Heist Society by Ally Carter was the first book picked for my local book club.  Ally Carter is known for her Gallagher Girls books, but this was the first book of hers that I had read.  Katarina's family has a business, but it is not your typical family business, and she wants out.  Her family are professional thieves, and she has been in the business helping since she was three, and now she is 15.  She decides she wants out and wants a normal life and tries to go to a boarding school, but her family has an emergency and needs her back.  Her dad has been falsely accused of stealing some paintings from a very bad guy, but Katarina knows he is innocent.  The only way she can prove he is and get her dad out of trouble is to steal the painting back from whoever really stole them, and that is what this book is about.  Katarina puts together a teen group of top of the line thieves and tries to steal the paintings back from the most secure art museum in the world.  A good, fun read.  The story is fiction, but it is actually based on the real fact that during WWII the Nazi stole many works of art from whoever they wanted and then kept them or sold them, and there are people working today trying to return those stolen pieces of art to their rightful owners.

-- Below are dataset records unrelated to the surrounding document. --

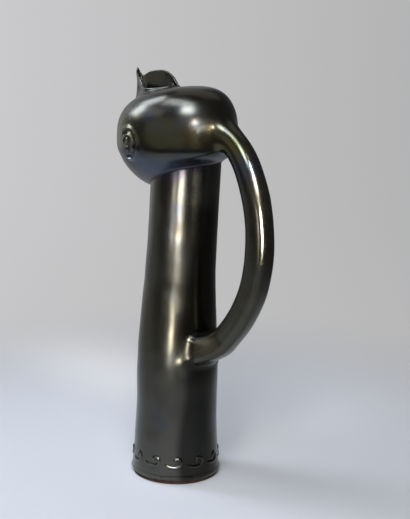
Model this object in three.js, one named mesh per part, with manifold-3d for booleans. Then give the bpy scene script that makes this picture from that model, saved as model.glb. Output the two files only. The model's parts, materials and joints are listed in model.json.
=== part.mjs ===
// A tall hand-built pitcher of fired clay: a thrown tube, an egg-shaped head that leans forward,
// a pinched mouth, and a long arched handle. Millimetres, +Z up. The origin is the middle of the
// flat foot, the handle is towards +X, and the front of the head is towards -X.
import * as THREE from 'three';
import { mergeVertices } from 'three/addons/utils/BufferGeometryUtils.js';
import Module from 'manifold-3d';

const wasm = await Module();
wasm.setup();

// Clay and joints
const wall = 6.5;               // wall of the thrown pieces
const slipLine = 0.3;           // clearance at every joint, the width of its slip
const lapHeight = 5;            // height of the tongue where two thrown pieces meet

// Foot
const slabRadius = 63.4;        // bare clay disc that shows under the glazed wall
const slabEdge = 4.6;           // height of its edge
const slabChamfer = 1.4;
const floorHeight = 12;         // top of the floor inside the tube
const footRounding = 3;         // rounded lower edge of the glazed wall

// Tube: radius at each height that shapes it
const footRadius = 66.2;
const footHeight = 10;
const ankleRadius = 63.4;
const ankleHeight = 38;
const pinchRadius = 60.3;
const pinchHeight = 112;
const swellRadius = 60.8;
const swellHeight = 162;
const taperRadius = 56.4;
const taperHeight = 242;
const waistRadius = 52.1;
const waistHeight = 312;        // the two thrown halves meet here
const neckRadius = 50.7;
const neckHeight = 440;
const leanHeight = 262;         // above this height the tube leans back towards the handle
const leanSlope = 0.048;
const leanEase = 20;

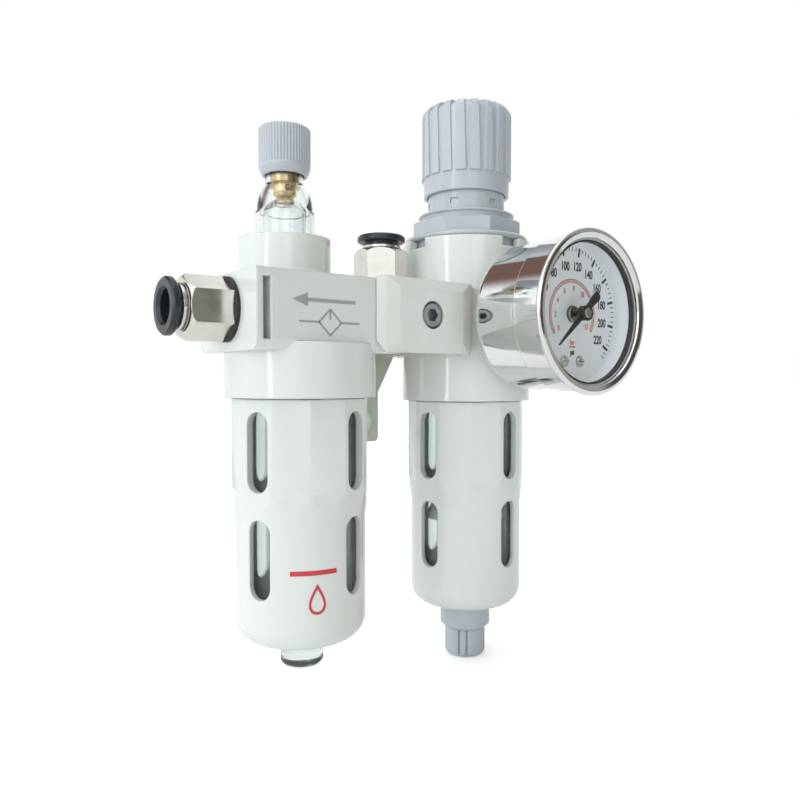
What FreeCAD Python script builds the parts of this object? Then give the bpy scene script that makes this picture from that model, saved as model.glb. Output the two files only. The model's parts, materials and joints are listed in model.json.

Saturday, February 12, 2011

The Sweetness at the Bottom of the Pie

The Sweetness at the Bottom of the Pie by Alan Bradley is a mystery set in 1950's England in a small village.  Flavia is an 11 year old girl who has a passion for chemistry in general and poisons specifically.  One early morning at her big house she hears something in the garden and goes to investigate.  It is a man lying in the cucumbers, and he breathes his last breath in her face.  She should be scared, but she isn't.  This is the most exciting thing to happen in her whole life.  She has a mission to solve the mystery.  I used to think that mysteries were not really my thing, but I loved Josi Kilpack's culinary mysteries, and I really enjoyed this.  Flavia is a great character.  The book is written from her perspective and from her mind.  She will make you smile, laugh, and really think.  This is an adult book even though the main character is 11, but it is highly entertaining and a very "clean" murder mystery.  I love the Inspector who is assigned to the case.  You can just tell how he is trying to restrain himself and deal with this 11 year old who keeps butting into his case.  A great read.  Check it out.

Friday, February 11, 2011

The Crossing by Jim Murphy

I read The Crossing by Jim Murphy last week to my 10 year old daughter who was home sick from school one day.  We finished the whole thing in one day, and we both really enjoyed it.  Jim Murphy writes non-fiction historical books for kids.  The Great Fire, The Blizzard, An American Plague,  and Truce are some of his works.  I read Truce  last year which was about a WWI Christmas along the front lines.  It was very good.  He has a great way of making history very accessible to children.  Having read 1776 by David McCullough and loving it, I was anxious to check this "kids" version out.  It didn't disappoint.  He has pictures and diagrams on almost every page to help you understand where the armies were and what was happening.  It was fun to read out loud to my daughter because we discussed a lot of the circumstances where "lucky" things happened--like the wind changing so British ships couldn't get up the river to attack the Americans and heavy fogs suddenly developing so the British could not see the Americans retreating as they left New York.  I kept asking my daughter, "Do you think that was an accident?  Do you think they were just lucky?"  "No, mom.  God was helping them."  And Jim Murphy mentions in the book that so many of the men, including Washington, felt that God was leading, guiding, and directing them.  It was great.  George Washington is a hero, is one of my heroes, and after reading this with my daughter, he is now one of her heroes.  Can't ask for anything better from a book than that. 

The Exiled Queen by Cinda Williams Chima

The Exiled Queen is book two in the Seven Realms Novel series.  Book one is called The Demon King.  I read book one last year and really enjoyed it.  Hans is a street thief, the head of a street gang, but who really wants to do more with his life.  Then there is the Princess who Hans meets as Rebecca.  It is a fantasy novel but set in a middle ages type world with wizards and magic.  I was excited when the second came out.  The Princess has run away from home and is disguising herself as a normal woman and heading to school to become a soldier.  Not the first place you would look for a lost princess, so a good place to hide.  Hans has gone to wizard school right across the river, and they meet up again.  Hans still doesn't know that Rebecca is really his soon to be queen, and their friendship grows until both are forced to leave at the end.  Anxiously awaiting book three. . . This is a very good fantasy, magic, romantic series that I would recommend.